__What you should do__.
Each line from the one containing "const work = new THREE.Group();" through the one containing "for body, members" is to be retyped exactly, both end lines included, and all other lines left out.

┏━━

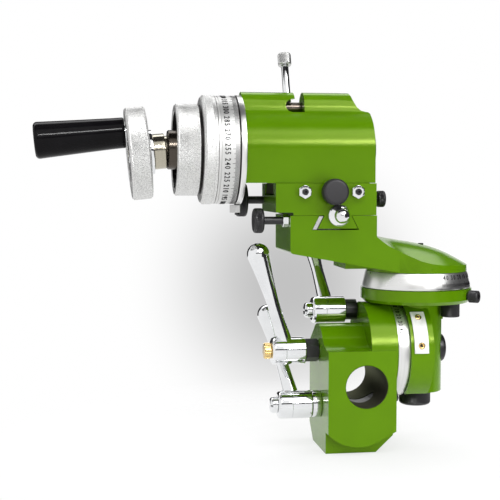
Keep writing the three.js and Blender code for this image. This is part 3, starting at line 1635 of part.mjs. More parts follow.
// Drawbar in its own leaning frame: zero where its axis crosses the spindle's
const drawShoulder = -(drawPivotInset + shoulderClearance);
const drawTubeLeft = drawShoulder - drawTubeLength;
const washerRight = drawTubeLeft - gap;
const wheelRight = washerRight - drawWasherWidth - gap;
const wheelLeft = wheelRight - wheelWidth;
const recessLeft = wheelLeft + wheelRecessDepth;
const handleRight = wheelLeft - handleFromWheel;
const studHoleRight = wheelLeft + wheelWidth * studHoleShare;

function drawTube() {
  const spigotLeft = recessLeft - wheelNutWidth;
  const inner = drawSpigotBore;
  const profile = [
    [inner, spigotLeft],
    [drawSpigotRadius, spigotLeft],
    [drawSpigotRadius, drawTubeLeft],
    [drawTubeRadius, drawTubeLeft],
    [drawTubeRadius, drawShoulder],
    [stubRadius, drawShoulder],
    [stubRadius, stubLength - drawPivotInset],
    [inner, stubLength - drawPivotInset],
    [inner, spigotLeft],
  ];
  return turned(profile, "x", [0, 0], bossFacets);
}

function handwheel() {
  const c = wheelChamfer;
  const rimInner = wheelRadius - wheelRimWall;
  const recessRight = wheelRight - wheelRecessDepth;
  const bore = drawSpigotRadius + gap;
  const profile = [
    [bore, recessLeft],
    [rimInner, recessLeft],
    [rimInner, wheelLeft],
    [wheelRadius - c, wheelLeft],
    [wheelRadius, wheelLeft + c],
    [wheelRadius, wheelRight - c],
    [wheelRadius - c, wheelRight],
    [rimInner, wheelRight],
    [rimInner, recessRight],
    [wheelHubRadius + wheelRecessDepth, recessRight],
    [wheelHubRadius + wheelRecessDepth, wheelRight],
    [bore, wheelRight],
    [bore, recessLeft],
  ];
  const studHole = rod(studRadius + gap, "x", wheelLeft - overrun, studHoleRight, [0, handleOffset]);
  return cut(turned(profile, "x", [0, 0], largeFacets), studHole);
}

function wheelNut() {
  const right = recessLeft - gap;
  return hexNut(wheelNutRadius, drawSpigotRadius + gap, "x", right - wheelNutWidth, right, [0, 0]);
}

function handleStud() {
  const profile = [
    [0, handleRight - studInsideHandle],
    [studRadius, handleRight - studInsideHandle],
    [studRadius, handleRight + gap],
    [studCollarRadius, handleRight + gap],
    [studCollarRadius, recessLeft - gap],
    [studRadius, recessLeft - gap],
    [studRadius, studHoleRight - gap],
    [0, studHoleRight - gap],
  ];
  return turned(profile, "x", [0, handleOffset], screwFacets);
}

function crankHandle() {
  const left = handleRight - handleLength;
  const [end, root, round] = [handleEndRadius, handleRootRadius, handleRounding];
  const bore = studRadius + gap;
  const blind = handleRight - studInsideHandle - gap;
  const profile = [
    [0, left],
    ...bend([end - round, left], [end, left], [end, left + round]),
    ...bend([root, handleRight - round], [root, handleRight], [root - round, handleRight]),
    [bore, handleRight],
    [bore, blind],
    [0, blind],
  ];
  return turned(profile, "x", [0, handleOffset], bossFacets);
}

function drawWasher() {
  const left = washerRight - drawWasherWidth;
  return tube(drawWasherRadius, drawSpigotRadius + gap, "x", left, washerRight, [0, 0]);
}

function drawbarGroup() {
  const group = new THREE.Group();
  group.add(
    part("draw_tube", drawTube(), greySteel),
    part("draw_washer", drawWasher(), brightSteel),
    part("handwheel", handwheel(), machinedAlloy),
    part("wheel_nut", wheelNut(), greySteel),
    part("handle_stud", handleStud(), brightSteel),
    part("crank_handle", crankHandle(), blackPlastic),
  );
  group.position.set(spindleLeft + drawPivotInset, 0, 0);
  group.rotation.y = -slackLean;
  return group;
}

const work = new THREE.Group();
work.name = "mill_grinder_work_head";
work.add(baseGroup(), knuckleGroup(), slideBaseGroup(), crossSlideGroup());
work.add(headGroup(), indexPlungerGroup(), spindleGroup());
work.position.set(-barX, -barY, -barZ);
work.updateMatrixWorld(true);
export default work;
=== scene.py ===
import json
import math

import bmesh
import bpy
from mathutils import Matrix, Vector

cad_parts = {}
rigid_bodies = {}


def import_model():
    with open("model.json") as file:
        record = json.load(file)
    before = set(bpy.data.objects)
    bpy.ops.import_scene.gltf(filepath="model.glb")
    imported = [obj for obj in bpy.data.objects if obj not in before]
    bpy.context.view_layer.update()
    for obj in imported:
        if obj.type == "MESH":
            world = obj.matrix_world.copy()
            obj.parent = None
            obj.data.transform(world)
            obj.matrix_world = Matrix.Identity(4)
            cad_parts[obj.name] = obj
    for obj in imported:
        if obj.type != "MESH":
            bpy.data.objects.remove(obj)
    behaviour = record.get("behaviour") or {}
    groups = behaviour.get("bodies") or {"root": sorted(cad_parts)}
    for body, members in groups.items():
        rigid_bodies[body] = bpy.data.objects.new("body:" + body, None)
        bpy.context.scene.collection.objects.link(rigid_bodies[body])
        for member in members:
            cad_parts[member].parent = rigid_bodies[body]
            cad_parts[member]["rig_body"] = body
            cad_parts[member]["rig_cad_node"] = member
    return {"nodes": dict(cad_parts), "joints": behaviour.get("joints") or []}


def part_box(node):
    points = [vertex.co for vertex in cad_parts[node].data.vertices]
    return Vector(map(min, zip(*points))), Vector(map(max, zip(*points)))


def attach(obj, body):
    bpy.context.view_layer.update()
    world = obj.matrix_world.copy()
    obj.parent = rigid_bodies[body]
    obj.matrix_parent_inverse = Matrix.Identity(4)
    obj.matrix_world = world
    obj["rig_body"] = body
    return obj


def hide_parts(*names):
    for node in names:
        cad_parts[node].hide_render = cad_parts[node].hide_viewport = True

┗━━

__Finished task__.
const work = new THREE.Group();
work.name = "mill_grinder_work_head";
work.add(baseGroup(), knuckleGroup(), slideBaseGroup(), crossSlideGroup());
work.add(headGroup(), indexPlungerGroup(), spindleGroup());
work.position.set(-barX, -barY, -barZ);
work.updateMatrixWorld(true);
export default work;
=== scene.py ===
import json
import math

import bmesh
import bpy
from mathutils import Matrix, Vector

cad_parts = {}
rigid_bodies = {}


def import_model():
    with open("model.json") as file:
        record = json.load(file)
    before = set(bpy.data.objects)
    bpy.ops.import_scene.gltf(filepath="model.glb")
    imported = [obj for obj in bpy.data.objects if obj not in before]
    bpy.context.view_layer.update()
    for obj in imported:
        if obj.type == "MESH":
            world = obj.matrix_world.copy()
            obj.parent = None
            obj.data.transform(world)
            obj.matrix_world = Matrix.Identity(4)
            cad_parts[obj.name] = obj
    for obj in imported:
        if obj.type != "MESH":
            bpy.data.objects.remove(obj)
    behaviour = record.get("behaviour") or {}
    groups = behaviour.get("bodies") or {"root": sorted(cad_parts)}
    for body, members in groups.items():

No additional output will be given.